To be done:
Copy out the data below verbatim.

── Data provided

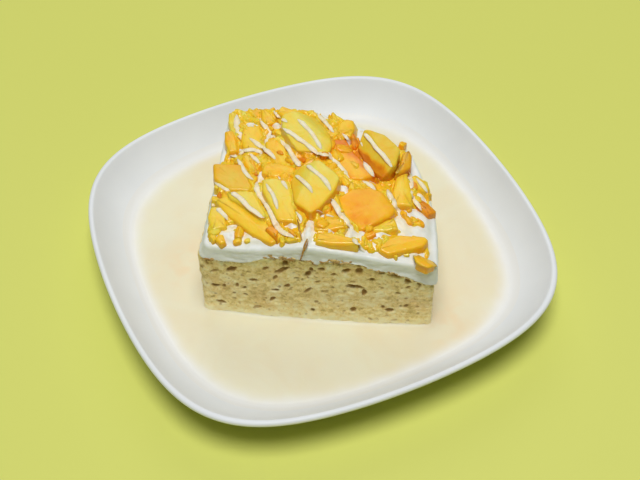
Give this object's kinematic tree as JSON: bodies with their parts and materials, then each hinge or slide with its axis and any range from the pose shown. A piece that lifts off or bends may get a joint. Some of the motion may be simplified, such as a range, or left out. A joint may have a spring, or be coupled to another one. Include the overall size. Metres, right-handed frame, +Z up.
{
  "type": "milk cake",
  "caption": "Square of milk-soaked sponge cake topped with whipped cream and cut mango, standing in a shallow pool of milk on a soft-square white plate.",
  "frame": {"origin": "middle of the plate's foot, on the surface that it stands on", "axes": "+Z up, X and Y along the plate's sides; the cake's cut front face looks to -Y, turned 30 degrees towards -X"},
  "size_m": [0.19, 0.19, 0.0615],
  "materials": {
    "porcelain": "gloss",
    "milk": "gloss",
    "sponge": "matte",
    "cream": "satin",
    "mango": "gloss",
    "mango_pale": "gloss"
  },
  "bodies": {
    "root": {"plate": "porcelain", "milk": "milk", "sponge": "sponge", "cream": "cream", "mango_back": "mango_pale", "mango_back_edge": "mango", "mango_back_left": "mango", "mango_back_right": "mango", "mango_behind": "mango", "mango_between": "mango", "mango_centre": "mango_pale", "mango_corner": "mango", "mango_edge": "mango", "mango_flat": "mango", "mango_front_a": "mango", "mango_front_b": "mango", "mango_front_left": "mango", "mango_front_right": "mango", "mango_left": "mango", "mango_left_b": "mango", "mango_left_c": "mango", "mango_left_d": "mango_pale", "mango_low": "mango", "mango_middle": "mango_pale", "mango_pale_left": "mango_pale", "mango_right": "mango", "mango_ring": "mango", "mango_side": "mango", "mango_side_left": "mango", "mango_side_right": "mango", "mango_slice": "mango", "mango_tall": "mango_pale"}
  },
  "joints": []
}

────

Full output:
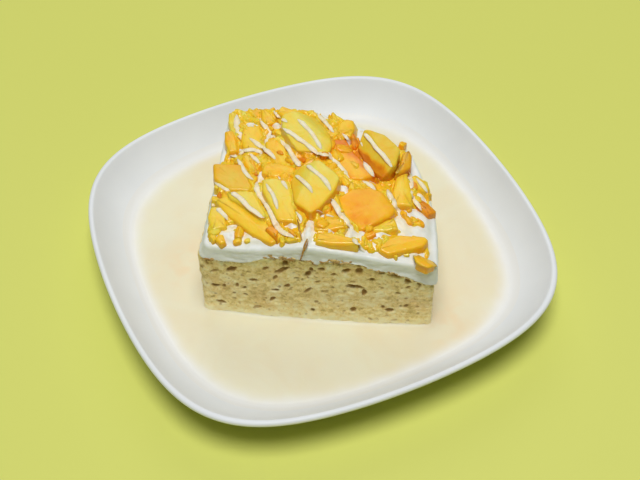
Give this object's kinematic tree as JSON: bodies with their parts and materials, then each hinge or slide with its axis and any range from the pose shown. A piece that lifts off or bends may get a joint. Some of the motion may be simplified, such as a range, or left out. A joint may have a spring, or be coupled to another one. Include the overall size. Metres, right-handed frame, +Z up.
{
  "type": "milk cake",
  "caption": "Square of milk-soaked sponge cake topped with whipped cream and cut mango, standing in a shallow pool of milk on a soft-square white plate.",
  "frame": {"origin": "middle of the plate's foot, on the surface that it stands on", "axes": "+Z up, X and Y along the plate's sides; the cake's cut front face looks to -Y, turned 30 degrees towards -X"},
  "size_m": [0.19, 0.19, 0.0615],
  "materials": {
    "porcelain": "gloss",
    "milk": "gloss",
    "sponge": "matte",
    "cream": "satin",
    "mango": "gloss",
    "mango_pale": "gloss"
  },
  "bodies": {
    "root": {"plate": "porcelain", "milk": "milk", "sponge": "sponge", "cream": "cream", "mango_back": "mango_pale", "mango_back_edge": "mango", "mango_back_left": "mango", "mango_back_right": "mango", "mango_behind": "mango", "mango_between": "mango", "mango_centre": "mango_pale", "mango_corner": "mango", "mango_edge": "mango", "mango_flat": "mango", "mango_front_a": "mango", "mango_front_b": "mango", "mango_front_left": "mango", "mango_front_right": "mango", "mango_left": "mango", "mango_left_b": "mango", "mango_left_c": "mango", "mango_left_d": "mango_pale", "mango_low": "mango", "mango_middle": "mango_pale", "mango_pale_left": "mango_pale", "mango_right": "mango", "mango_ring": "mango", "mango_side": "mango", "mango_side_left": "mango", "mango_side_right": "mango", "mango_slice": "mango", "mango_tall": "mango_pale"}
  },
  "joints": []
}